At this point, such observations are a big duh, but they're still worth saying. Many point out his latest attack is one small part of the ugly "whirlwind of cruelty" that is Trump's defining trait, most notably but not exclusively aimed at putting down women who dare to challenge him, the unshackled male power he represents, and the "mean adhesive" that binds him to other weak men - see Kavanaugh - similarly threatened by change. Amidst the crudity, there's also the breathtaking irony of the attempted insult of a lovely woman by a fat orange tub of putrid goo - or, as the artful Scottish have dubbed him, a "toupéed fucktrumpet," "witless fucking cocksplat," "mangled apricot hellbeast" and "bloviating flesh bag." But let's not go there.
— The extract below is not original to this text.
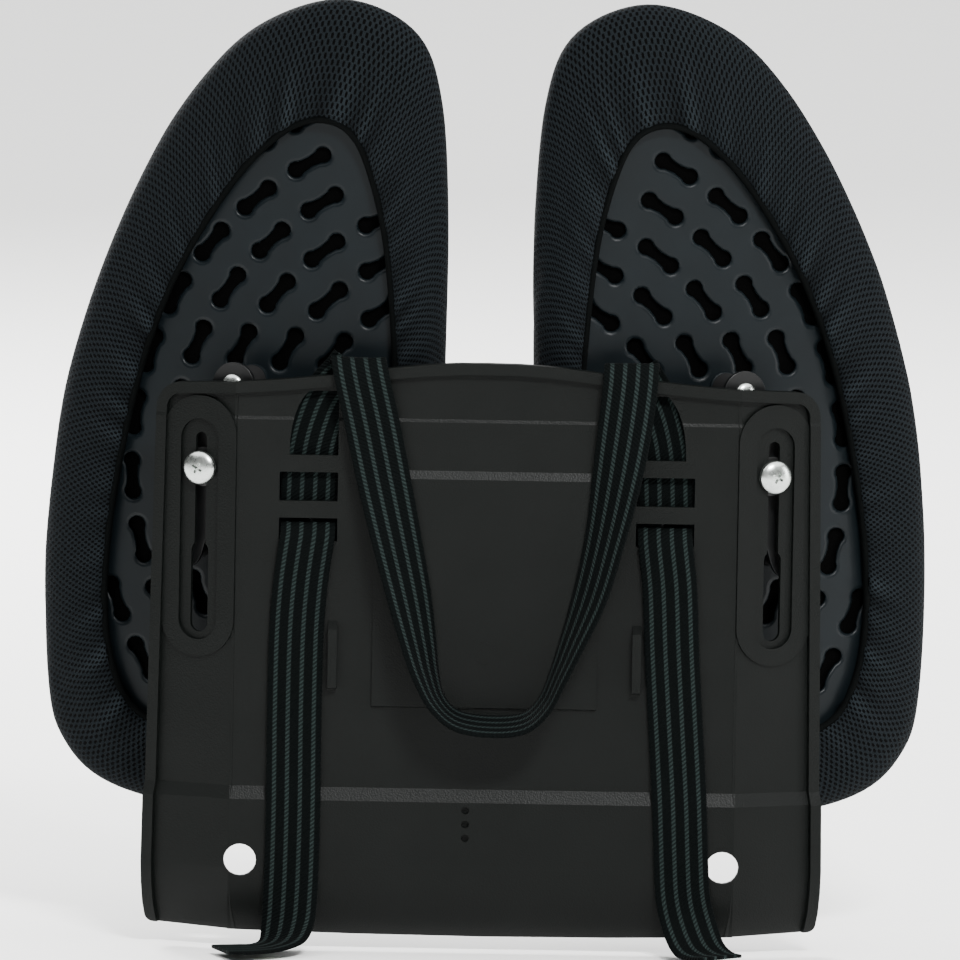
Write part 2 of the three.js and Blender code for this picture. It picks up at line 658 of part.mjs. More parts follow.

Instead, we note the grovelling lows GOP apologists must embrace to keep supporting Trump's increasingly unsightly reign. Asked about the "Horseface" slur, Louisiana Sen. John Kennedy thoughtfully mulled, "The president grows anxious when he has unexpressed thoughts" and feebly suggested, "We've all done something like that before" before conceding, "It detracts, substantially... That's an understatement." Yes. A gross one.